In 2014, 15 years after the “21st-century socialist revolution” began, Venezuela was rocked by anti-government student-led protests in which over 40 Venezuelans were killed, many by government security forces or their proxies. Hugo Chávez’s legacy of free-spending social programs and socialist economic policies has led to skyrocketing inflation. There have been significant reductions in civil liberties and economic freedom. Under Chávez’s successor, Nicolás Maduro, the economy has collapsed, and personal security is at an all-time low. In mid-2014, Venezuela announced plans to raise the retail price of gasoline, currently the lowest in the world at 5 cents a gallon, but such reforms fall far short of what is needed to ameliorate an unsustainable financial and political situation.
Political power is concentrated in the executive, with many opportunities for corruption. Capital controls, for example, allow officials to purchase U.S. dollars at a fixed peg and then sell them on the black market for as much as a 1,100 percent profit. The government has expropriated nearly 1,300 businesses since 2002. The dysfunctional judiciary is completely controlled by the executive.
Venezuela’s top individual and corporate income tax rates are 34 percent. Other taxes include a value-added tax. The overall tax burden amounts to 13.6 percent of the domestic economy. Government expenditures, bolstered by oil revenues, are equivalent to 40 percent of domestic production, and public debt is equal to 50 percent of the domestic economy.

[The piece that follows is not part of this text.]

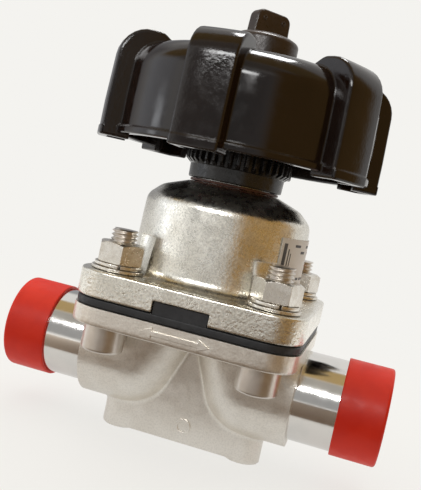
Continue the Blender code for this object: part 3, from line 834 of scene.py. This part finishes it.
def make_wheel():
    top = [(0, WHEEL_HIGH), (12.0, WHEEL_HIGH, 1.2), (13.6, VALLEY_TOP, 1.2)]
    wall = [(VALLEY_R - 0.6, VALLEY_TOP, CROWN), (VALLEY_R, 106.0), (VALLEY_R, LIP_Z + 2.3, 0.25)]
    lip = [(VALLEY_R + 0.8, LIP_Z + 2.0, 0.3), (VALLEY_R + 0.8, LIP_Z, 0.3), (0, LIP_Z)]
    wheel = turned("wheel_shell", top + wall + lip, 192)
    turns = [(0, 0, FIRST_LOBE + math.tau * i / LOBES - math.pi / 2) for i in range(LOBES)]
    loops = lobe_loops()
    join(wheel, *[loft(f"lobe_{i}", loops, turn=turn) for i, turn in enumerate(turns)])
    low, inside = WHEEL_LOW - 1, VALLEY_R - 3
    cup = [(0, CEILING), (30.0, CEILING), (35.6, CEILING - 5)]
    cup += [(inside, 108), (inside, low), (0, low)]
    pocket = [(34.0, 116.0), (37.0, 118.0), (41.8, 113.5), (43.6, 104), (43.6, low), (34.0, low)]
    pockets = []
    for i, turn in enumerate(turns):
        pockets.append(slab(f"pocket_{i}", pocket, -4.7, 4.7, plane="XZ", turn=turn))
    cut(wheel, turned("cup", cup, 128), *pockets)
    hub = turned("hub", [(0, 115.8), (9.6, 115.8), (9.6, 102.8, 0.6), (0, 102.8)], 64)
    rib = [(8.1, 104.8), (38.6, 106), (38.6, 119), (34, 122), (13.5, 122), (13.5, 115.8)]
    rib.append((8.1, 115.8))
    ribs = [slab(f"rib_{i}", rib, -1.1, 1.1, 0.2, "XZ", turn=turn) for i, turn in enumerate(turns)]
    join(hub, *ribs)
    posts, threads = [], []
    for sign in (-1, 1):
        along = Matrix.Rotation(PAWL_TURN - math.pi / 2, 3, "Z")
        spot = along @ Vector((POST_X, sign * POST_Y, 0))
        posts.append(drum(f"post_{sign}", 2, 117.5, 122, at=spot))
        threads.append(drum(f"post_thread_{sign}", 1.1, 117, 121.5, 24, at=spot))
    join(wheel, hub, *posts)
    hub_bore = drum("hub_bore", 7.9, 101.8, 116.8, 48)
    knob_bore = drum("knob_bore", 4.9, 120, 130.2, 48)
    cut(wheel, hub_bore, knob_bore, *threads)
    dress(wheel, WHEEL, "handwheel", "wheel_plastic", "handwheel", sharp=32)


KNOB_R, KNOB_STEM_R = 10.8, 4.6
WING_TURN = math.radians(44)
WING_HALF, WING_THICK = 6.7, 5.0
WING_HIGH = 7.8


def make_knob():
    low, high = (corner.z for corner in span("lock_knob"))
    base, foot = high - WING_HIGH, WHEEL_HIGH + 0.25
    disc = [(0, base), (8.4, base, 1.5), (KNOB_R, base - 1.2, 1.6), (KNOB_R, foot, 0.3)]
    disc += [(KNOB_STEM_R, foot), (KNOB_STEM_R, low), (0, low)]
    knob = turned("knob_disc", disc, 96)
    wing = [(-WING_HALF, base - 1), (-6.3, high, 2.6), (6.3, high, 2.6), (WING_HALF, base - 1)]
    half = WING_THICK / 2
    blade = slab("knob_wing", rounded(wing), -half, half, 0.7, "XZ", turn=(0, 0, WING_TURN))
    marks = []
    for u in (-3.6, 3.6):
        ring = [(0.75, 2.65, 0.08), (0.75, 2.0), (0.4, 2.0), (0.4, 2.65, 0.08)]
        mark = turned(f"knob_mark_{u:.0f}", ring, 24, turn=(math.pi / 2, 0, 0))
        place = Matrix.Translation(Vector((u, 0, high - 2.6)) * MM)
        mark.data.transform(Matrix.Rotation(WING_TURN, 4, "Z") @ place)
        marks.append(mark)
    join(knob, blade, *marks)
    dress(knob, KNOB, "lock_knob", "black_plastic", "lock_knob")


# ---------------------------------------------------------------- label
LABEL_R = 27.4


def patch(name, r, thick, start, end, low, high):
    """A curved rectangle round the stem, between two angles from -Y towards +X."""
    turns = [math.radians(start + (end - start) * i / 24 - 90) for i in range(25)]
    outline = [((r + thick) * math.cos(t), (r + thick) * math.sin(t)) for t in turns]
    outline += [(r * math.cos(t), r * math.sin(t)) for t in reversed(turns)]
    return slab(name, outline, low, high)


def make_label():
    low, high = (corner.z for corner in span("label_plate"))
    face = patch("label_film", LABEL_R, 0.2, 52, 108, low, high)
    dress(face, PAPER, "valve", "label_white", "label_plate")
    # Each bar's two angles and two heights: three upright ones, then two rows.
    bars = [
        (54.5, 57.5, low + 3.5, high - 1.6),
        (59.2, 60.2, low + 6, high - 3.2),
        (61.6, 62.4, low + 5, high - 4.5),
    ]
    for i in range(4):
        top = high - 1.6 - 1.9 * (i % 2)
        bars.append((66 + 9 * i, 73 + 9 * i, top - 0.8, top))
    bars += [(68 + 7 * i, 72.5 + 7 * i, low + 2.2, low + 3.0) for i in range(5)]
    for i, bar in enumerate(bars):
        made = patch(f"label_bar_{i}", LABEL_R + 0.21, 0.03, *bar)
        dress(made, INK, "valve", "label_white")


# ---------------------------------------------------------------- CAD nodes that stay as they are
def dress_cad():
    kept = {"turned_steel": STEEL, "brass_bush": BRASS, "seal_rubber": SEAL}
    slots = {part["node"]: part["material_slot"] for part in frame["record"]["subparts"]}
    for name, obj in frame["nodes"].items():
        material = kept.get(slots[name])
        if material:
            obj.data.materials.clear()
            obj.data.materials.append(material)
            obj.data.shade_smooth()
            obj.data.set_sharp_from_angle(angle=math.radians(32))


# ---------------------------------------------------------------- camera, light and floor
PALE = (0.905, 0.895, 0.865)


def make_camera():
    yaw, pitch, roll = (math.radians(a) for a in (13.1435, -3.8642, 12.2392))
    data = bpy.data.cameras.new("Camera")
    data.sensor_fit = "HORIZONTAL"
    data.sensor_width = 36
    data.lens = 61.77
    data.clip_start = 0.01
    camera = bpy.data.objects.new("Camera", data)
    SCENE.collection.objects.link(camera)
    place = Matrix.Translation(Vector((50.44, -231.67, 82.03)) * MM)
    for angle, axis in ((yaw, "Z"), (math.pi / 2 + pitch, "X"), (roll, "Z")):
        place = place @ Matrix.Rotation(angle, 4, axis)
    camera.matrix_world = place
    SCENE.camera = camera


def window(tree, value, low, high, soft):
    """1 between low and high, falling to 0 over soft on both sides."""
    above = ramp(tree, value, low - soft, low + soft)
    below = ramp(tree, value, high - soft, high + soft, 1.0, 0.0)
    return maths(tree, "MULTIPLY", above, below)


def make_world():
    """What the surfaces reflect: a pale room, grey in front, windows at the left and warm timber.

    The timber is at the right and overhead. The camera itself sees a plain pale backdrop.
    """
    world = bpy.data.worlds.new("Studio")
    SCENE.world = world
    world.use_nodes = True
    tree = world.node_tree
    tree.nodes.clear()
    x, y, z = split(tree, "Generated")
    front = maths(tree, "MULTIPLY", y, -1.0)
    azimuth = maths(tree, "DEGREES", maths(tree, "ARCTAN2", x, front))
    height = maths(tree, "DEGREES", maths(tree, "ARCTAN2", z, front))
    elevation = maths(tree, "DEGREES", maths(tree, "ARCSINE", z))
    layers = [
        # Colour, azimuths and their softness, which height, and heights and their softness. All
        # are in degrees: height is measured round the X axis from the front, elevation from level.
        ((0.36, 0.36, 0.355), (-64, 30, 14), height, (-1, 30, 2)),
        ((0.42, 0.40, 0.36), (-180, 180, 1), height, (38, 62, 4)),
        ((0.46, 0.33, 0.15), (-180, 180, 1), height, (62, 96, 3)),
        ((1.1, 1.1, 1.08), (-66, -42, 6), elevation, (-14, 24, 5)),
        ((1.02, 1.06, 1.12), (-96, -64, 6), elevation, (-6, 28, 6)),
        ((3.2, 3.3, 3.45), (-76, -68, 2.5), elevation, (-2, 8, 2)),
        ((0.34, 0.34, 0.35), (-170, -104, 8), elevation, (0, 40, 6)),
        ((0.36, 0.22, 0.08), (28, 114, 6), elevation, (-30, 48, 6)),
    ]
    colour = (0.8, 0.79, 0.77)
    for tone, (left, right, soft), rise, (low, high, blur) in layers:
        across = window(tree, azimuth, left, right, soft)
        share = maths(tree, "MULTIPLY", across, window(tree, rise, low, high, blur))
        colour = mix(tree, share, colour, tone)
    reflected = node(tree, "ShaderNodeBackground", {"Color": colour, "Strength": 1.0})
    seen = node(tree, "ShaderNodeBackground", {"Color": (*PALE, 1.0), "Strength": 1.0})
    direct = node(tree, "ShaderNodeLightPath").outputs["Is Camera Ray"]
    mixed = node(tree, "ShaderNodeMixShader", {0: direct, 1: reflected.outputs[0], 2: seen.outputs[0]})
    node(tree, "ShaderNodeOutputWorld", {0: mixed.outputs[0]})


def make_floor():
    """A plain pale sheet, clear from below.

    In reflections it ends just in front of the valve, on a table of painted shade: brown, darker
    towards the right, standing in for shadow and dark reflections on the table. The table is white
    and glowing far out at the front left, so the flanges' front faces stay bright at their left ends.
    """
    bm = bmesh.new()
    bmesh.ops.create_circle(bm, cap_ends=True, radius=420, segments=96)
    floor = solid("floor", bm, at=(0, 0, -0.02))
    material = bpy.data.materials.new("PaleFloor")
    material.use_nodes = True
    tree = material.node_tree
    x, y = split(tree, "Object")[:2]
    reach = reach_of(tree)
    seen = node(tree, "ShaderNodeLightPath").outputs["Is Camera Ray"]
    sheet = maths(tree, "MAXIMUM", seen, ramp(tree, y, -0.041, -0.035))
    # Painted shade: a brown band that only reflections see in front of the valve, darker towards the right.
    painted_shade_tone = mix(tree, ramp(tree, x, -0.15, -0.02), (0.54, 0.47, 0.40), (0.13, 0.085, 0.05))
    painted_shade_share = maths(tree, "MAXIMUM", ramp(tree, y, -0.24, -0.215), ramp(tree, x, -0.11, -0.03))
    lit = maths(tree, "MAXIMUM", sheet, maths(tree, "SUBTRACT", 1.0, painted_shade_share))
    table = mix(tree, painted_shade_share, (0.9, 0.89, 0.86), painted_shade_tone)
    table = mix(tree, sheet, table, (0.86, 0.85, 0.82))
    shader = tree.nodes["Principled BSDF"]
    tree.links.new(table, shader.inputs["Base Color"])
    shader.inputs["Roughness"].default_value = 0.7
    strength = ramp(tree, seen, 0.0, 1.0, ramp(tree, reach, 0.06, 0.25, 0.78, 1.2), 1.0)
    glow = node(tree, "ShaderNodeEmission", {"Color": (*PALE, 1.0), "Strength": strength})
    fade = maths(tree, "MULTIPLY", ramp(tree, reach, 0.1, 0.38, 0.82, 1.0), lit)
    blend = node(tree, "ShaderNodeMixShader", {0: fade, 1: shader.outputs[0], 2: glow.outputs[0]})
    below = node(tree, "ShaderNodeNewGeometry").outputs["Backfacing"]
    clear = node(tree, "ShaderNodeBsdfTransparent")
    sided = node(tree, "ShaderNodeMixShader", {0: below, 1: blend.outputs[0], 2: clear.outputs[0]})
    tree.links.new(sided.outputs[0], tree.nodes["Material Output"].inputs[0])
    floor.data.materials.append(material)


def make_lights():
    on_wheel = bpy.data.collections.new("OverheadReceivers")
    for name in ("wheel_shell", "knob_disc"):
        on_wheel.objects.link(bpy.data.objects[name])
    lamps = {
        # Position, width, height, radiance, colour, and whether it makes reflections or lights
        # matt surfaces.
        "strip": ((-60, -405, 262), 300, 56, 16.0, (1.0, 1.0, 1.0), True),
        "overhead": ((-50, 290, 1050), 360, 300, 20.0, (1.0, 1.0, 1.0), True),
        "ceiling": ((-150, 60, 900), 1300, 1300, 1.6, (0.96, 0.985, 1.0), False),
    }
    for name, (spot, width, height, radiance, colour, shown) in lamps.items():
        data = bpy.data.lights.new(name, "AREA")
        data.shape = "RECTANGLE"
        data.size = width * MM
        data.size_y = height * MM
        data.energy = radiance * math.pi * data.size * data.size_y
        data.color = colour
        lamp = bpy.data.objects.new(name, data)
        SCENE.collection.objects.link(lamp)
        lamp.visible_glossy = shown
        lamp.visible_diffuse = not shown
        lamp.location = Vector(spot) * MM
        lamp.rotation_euler = (Vector((0, 0, 80)) - Vector(spot)).to_track_quat("-Z", "Y").to_euler()
    bpy.data.objects["overhead"].light_linking.receiver_collection = on_wheel


make_body()
make_tubes()
make_rim()
make_middle()
make_bonnet()
make_bolts()
make_neck()
make_wheel()
make_knob()
make_label()
dress_cad()
make_camera()
make_world()
make_floor()
make_lights()
SCENE.view_settings.view_transform = "Standard"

The overall freedom to engage in entrepreneurial activity is constrained by government control and inconsistent enforcement of regulations. Most contracts are awarded without competition. The labor market remains stagnant and controlled by the state. President Maduro has used dictatorial emergency decree powers to fight rampant inflation with price controls instead of addressing such causes as money printing and a fixed currency.
Venezuela’s average tariff rate is 8.6 percent. Non-tariff barriers limit competition from foreign companies and agricultural producers. Private investment remains hampered by state interference in the economy, and hostility to foreign investment, coupled with threats of expropriation, persists. The financial sector is tightly controlled by the state and often allocates credit based on political expediency.